Question from a reader --
Hi Sebastian,
I have enjoyed the consulting advice in recent posts. Thanks for sharing. I’m writing because I have the opportunity to meet with a client and develop his ‘music game idea.’ I’d like to get as prepared as possible for our initial meeting. I’m thinking that my goal is to let him do most of the talking and try to document his needs, then go home and think about everything, calculate hours/cost as best I can and write a very clear proposal.
This will be my first try at something like this so I’m not expecting to get everything right. However, I would like for the client to be pleased with the end product if we move forward. From what I can tell, this sounds like an application that will require functionality for user login, account history, streaming audio and user interactions. I’m no designer so I’ll probably need to hire someone to make it look pretty too.
I’m not sure that this potential client has any idea what a web app costs. I’d be up for charging at the low end of the market, but how do you determine what the market is for a given set of requirements? My best guess is that a project like this should cost at least 5k-ish. That number may repel him but I don’t want to charge something too low.
So my first challenge is to figure out pricing. The second is to try to distill useful information from someone who may not be very tech savvy. There are a lot of tools out there and I could see this ‘music game’ taking the form of (a Spotify app, something in browse and various other incarnations). Do you have any advice on how to solidify your approach and go from someone's 'dream idea' to a specific click-path, branding, etc?
I love coding and I like the idea of taking more control of my career. I apologize if this email is a bit scattered. I’m trying to bring this idea into focus. Hope to hear back from you.
Thanks again for the blog,
R
Instead of trying to sell him, educate him on what goes into web development, the usual costs, the chance of success/failure, what he needs to do to make itself, and the risks involved even if everyone does their part.
Don't try to sell him, just genuinely educate and let him know you'll be happy to participate if he wants to use you.
If he does use you, break it into discrete components where it could be "handed off" to another dev if anything goes off the rails... your potential client doesn't have experience as a buyer, so he might wind up being... umm, hard to work with.
If he winds up being a jerk to work with, you still have an ethical duty of care to him. That duty will be getting him to "the next stage" with a clear plan to go onwards. This way he can evaluate your work and decide to continue, and you have an easy out if it doesn't work.

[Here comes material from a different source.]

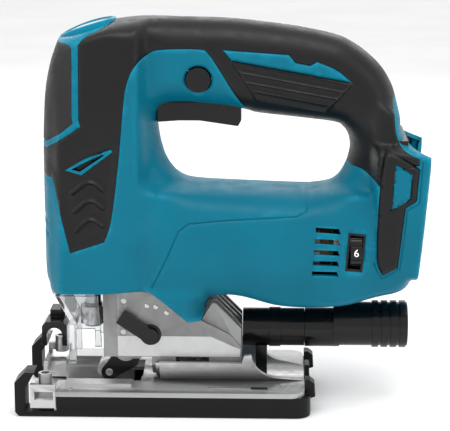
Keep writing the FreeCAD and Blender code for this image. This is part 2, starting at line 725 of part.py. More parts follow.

The way you're describing this client, it sounds like he's not clear on his scope, hasn't purchased before, likely underestimates the work and value a good developer brings (just a guess, because most people do -- maybe not, so don't be biased, but most of the general population does)... anyway, there's a real chance this one could go off the rails, scope creep, unhappy/demanding client who doesn't understand all the work, changes his mind, etc.
Perhaps not! Hopefully not!
But start by:
(1) educating him on all the accountabilities, risks, and costs involved -- don't try to sell. Almost try to "un-sell" on this one. You want to be working with people who are educated and appreciate what you do. The best is someone who has used your type of work before. You can get away with that not being the case, but it's always more dangerous.
(2) launch your collaboration with a plan to get it to "Stage 1 Complete" where the code, design, documentation, scope, plan, etc. are at a reasonable point where they can be handed off to someone else if the project isn't clicking quite yet. Make it very clear before starting that if the scope changes, prices change too. New clients will always accidentally scope-creep you and change their minds too much. Maybe not always, but more often than not. And you're new, so you don't know how to deal with this yet. So be careful, and start with a complete project that's just a short march to the first big milestone. If that proves a headache, you can get out with minimal stress/hassle/work, and the client can get out with some useful deliverables and not much cash spent.